Wie mich eine Maus an die Atlantikküste gespült hat

Warum der 22. März ein ganz besonderen Tag für mich ist und was Frederick, die Maus, damit zu tun hat, dass ich nach Portugal ausgewandert bin.

Oder wie mich ein Buch für Kinder inspiriert hat, mein Leben komplett umzukrempeln

Der 22. März ist seit einigen Jahren für mich ein ganz besonderer Tag. Denn an ihm habe ich im Jahr 2016 Nägel mit Köpfen gemacht und meine Kündigung eingereicht. Aber ganz von vorne …

Die Vorgeschichte

Es ist noch gar nicht lange her, da bin ich in meinem Angestelltenjob als Marketingleitung voll aufgegangen. Eine spannende Marke, ein tolles Team und coole Projekte gepaart mit dem Jetset-Leben zwischen Stuttgart und London. Aber irgendwas hat gefehlt.

Diese Leere oder Sehnsucht habe ich versucht mit Reisen und neuen Hobbies zu füllen. Und so bin ich irgendwann in einem August an der Silberküste in Portugal gelandet, um Surfen zu lernen. Dabei habe ich nicht nur meine Passion fürs Wellenreiten entdeckt, sondern mich auch in das Fleckchen Erde bzw. Klippen und Meer verliebt.

Ein Jahr später war ich wieder da im Urlaub und habe drei bekannte Gesichter aus dem Surfkurs des Vorjahres wiedergetroffen. Die haben mir vorgeschwärmt, dass sie im Oktober wiederkommen, diesmal off Camp sich eine Wohnung mieten und free surfen wollen. Ob ich mit dabei wäre. Aber klar doch!

Ein schicksalhafter Oktober

Kaum zurück im Büro habe ich meinen Chef um eine weitere Woche Urlaub im Oktober gebeten und den Mädels Bescheid gegeben, dass ich mit von der Partie bin.

Dieser Urlaub war anders. Statt dem Ölsardinenfeeling – typisch für Juli und August in Portugal – erwarteten uns menschenleere Strände und Wellen weit außerhalb unserer Komfortzonen. Dafür war der Surfzirkus in der Stadt: Die besten Surfer der World Surf League gaben sich ihr Stelldichein beim Kampf um die Weltrangliste und boten uns eine Show.

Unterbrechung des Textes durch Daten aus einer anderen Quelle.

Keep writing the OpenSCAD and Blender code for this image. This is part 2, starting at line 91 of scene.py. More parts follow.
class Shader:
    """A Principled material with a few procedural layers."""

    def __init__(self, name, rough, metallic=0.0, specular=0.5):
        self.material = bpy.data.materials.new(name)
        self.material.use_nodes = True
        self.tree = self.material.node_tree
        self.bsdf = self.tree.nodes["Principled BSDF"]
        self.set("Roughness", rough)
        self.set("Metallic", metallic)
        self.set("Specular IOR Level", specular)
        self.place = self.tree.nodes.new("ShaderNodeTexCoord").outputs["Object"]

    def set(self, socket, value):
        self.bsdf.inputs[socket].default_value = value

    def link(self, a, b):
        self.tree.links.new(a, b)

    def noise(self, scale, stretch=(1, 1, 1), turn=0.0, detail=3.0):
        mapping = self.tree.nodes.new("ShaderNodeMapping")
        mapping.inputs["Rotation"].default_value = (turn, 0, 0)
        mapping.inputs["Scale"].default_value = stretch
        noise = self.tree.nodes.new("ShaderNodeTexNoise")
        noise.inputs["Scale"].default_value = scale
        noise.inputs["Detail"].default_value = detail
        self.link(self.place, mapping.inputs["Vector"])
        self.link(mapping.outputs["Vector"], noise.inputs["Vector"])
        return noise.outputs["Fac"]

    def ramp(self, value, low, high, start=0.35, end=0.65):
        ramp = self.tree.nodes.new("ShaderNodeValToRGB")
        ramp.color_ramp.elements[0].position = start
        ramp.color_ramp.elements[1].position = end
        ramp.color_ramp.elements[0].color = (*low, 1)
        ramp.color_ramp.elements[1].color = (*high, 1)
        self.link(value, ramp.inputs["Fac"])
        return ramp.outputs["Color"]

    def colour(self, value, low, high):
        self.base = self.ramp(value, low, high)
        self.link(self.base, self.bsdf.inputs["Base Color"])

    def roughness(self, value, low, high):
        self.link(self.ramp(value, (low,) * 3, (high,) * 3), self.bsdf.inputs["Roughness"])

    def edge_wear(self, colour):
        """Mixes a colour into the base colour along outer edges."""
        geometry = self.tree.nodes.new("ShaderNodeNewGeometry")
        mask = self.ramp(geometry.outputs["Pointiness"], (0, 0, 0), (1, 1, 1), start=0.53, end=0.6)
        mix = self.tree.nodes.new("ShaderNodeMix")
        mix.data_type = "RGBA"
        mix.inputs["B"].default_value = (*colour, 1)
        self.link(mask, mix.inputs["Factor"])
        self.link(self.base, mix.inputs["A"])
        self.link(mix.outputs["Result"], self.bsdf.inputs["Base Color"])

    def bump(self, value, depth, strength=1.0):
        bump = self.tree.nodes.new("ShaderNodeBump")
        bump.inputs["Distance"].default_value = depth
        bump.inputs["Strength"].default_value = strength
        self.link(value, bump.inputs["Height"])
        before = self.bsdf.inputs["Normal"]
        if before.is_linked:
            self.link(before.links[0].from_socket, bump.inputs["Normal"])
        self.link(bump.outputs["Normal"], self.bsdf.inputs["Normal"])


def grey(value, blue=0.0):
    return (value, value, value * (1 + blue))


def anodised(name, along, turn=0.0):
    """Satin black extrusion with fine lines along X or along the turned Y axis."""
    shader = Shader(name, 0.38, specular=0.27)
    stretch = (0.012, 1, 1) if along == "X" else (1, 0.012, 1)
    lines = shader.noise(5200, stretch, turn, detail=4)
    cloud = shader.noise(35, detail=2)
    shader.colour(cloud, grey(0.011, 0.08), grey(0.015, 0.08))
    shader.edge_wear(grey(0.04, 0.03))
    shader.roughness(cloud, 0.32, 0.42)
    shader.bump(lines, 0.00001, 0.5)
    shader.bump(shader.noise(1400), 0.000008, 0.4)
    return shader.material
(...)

Mit selber Surfen war in diesem Urlaub nicht viel, die Wellen waren für unser Können viel zu groß. Aber es herrschte eine ausgelassene Stimmung und wir verbrachten viel Zeit bei guten Gesprächen am Abendtisch bei der ein oder anderen Flasche Wein. Wir waren 4 Mädels, alle mehr oder weniger Mitte dreißig und dem Wunsch, irgendwann am Meer zu leben. Und da keimte in mir eine Idee …

Frederick, die Maus

Und so saß ich dann eines Tages in einem Meeting mit meinem Chef und habe ihm von Frederick, der Maus, erzählt. Frederick, die Maus ist ein Kinderbuch von Leo Lionni, aus dem ich vermutlich das erste Mal im Kindergarten gehört habe – und das mich so nachhaltig angesprochen haben muss, dass ich mich in besagtem Meeting über dreißig Jahre später dran erinnert habe.

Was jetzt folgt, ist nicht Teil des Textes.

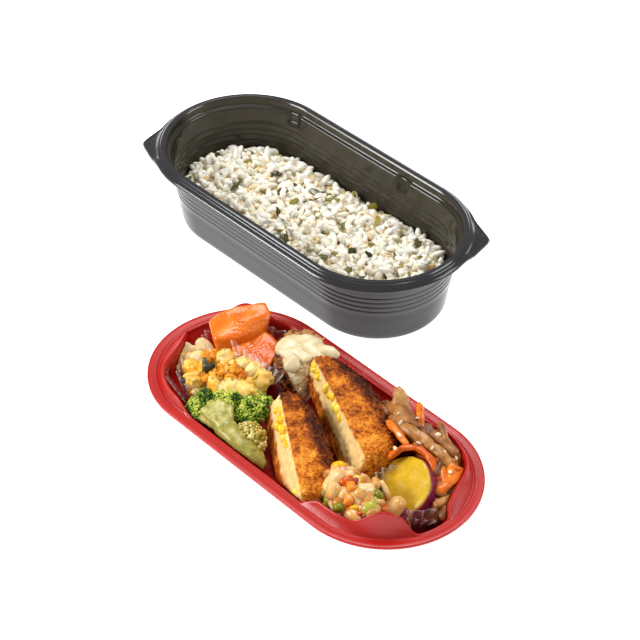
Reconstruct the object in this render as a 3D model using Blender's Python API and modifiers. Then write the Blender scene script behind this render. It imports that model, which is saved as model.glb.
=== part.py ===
"""Packed lunch in two moulded trays, standing side by side.

A deep black rice box and a shallow red side-dish tray with its food. Both are stadiums:
two half circles joined by straight sides. Each container has its own frame, an empty at
the middle of its base, and everything in it is modelled there and parented to it.
"""
import math

import bmesh
import bpy
import numpy as np

MM = 0.001
DEG = math.pi / 180

# Driving dimensions, in metres
GAP = 0.3 * MM                  # left between pieces that touch
SHEET = 0.6 * MM                # moulded plastic sheet
FILM = 0.4 * MM                 # clear fluted cups

BOX_LENGTH, BOX_WIDTH, BOX_HEIGHT = 233.2 * MM, 116.9 * MM, 54.7 * MM
BOX_PLACE, BOX_TURN = (-61.95 * MM, 56.8 * MM), 0.64 * DEG
EAR_REACH, EAR_ANGLE, EAR_SPREAD = 7.6 * MM, 40 * DEG, 24 * DEG
RICE_CROWN = 25.5 * MM

TRAY_LENGTH, TRAY_WIDTH, TRAY_RIM = 225.0 * MM, 108.4 * MM, 20.0 * MM
TRAY_PLACE, TRAY_TURN = (66.05 * MM, -61.7 * MM), 0.0
FLANGE = 5.8 * MM               # width of the tray's flat rim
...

Für die, denen die Geschichte nicht geläufig ist, hier noch einmal meine kurze Zusammenfassung: Der Sommer neigt sich dem Ende zu, die ersten Blätter fallen und eine Gruppe an Mäusen bereitet sich auf den herannahenden Winter vor. Sie sammeln fleißig Vorräte, Körner, Nüsse, Stroh. Alle sind sie fleißig am Arbeiten. Alle, bis auf Frederick. Zum Unmut der anderen liegt Frederick den lieben langen Tag mit geschlossenen Augen in der Sonne, schnuppert an Blumen oder lässt die Farben der Natur auf sich wirken.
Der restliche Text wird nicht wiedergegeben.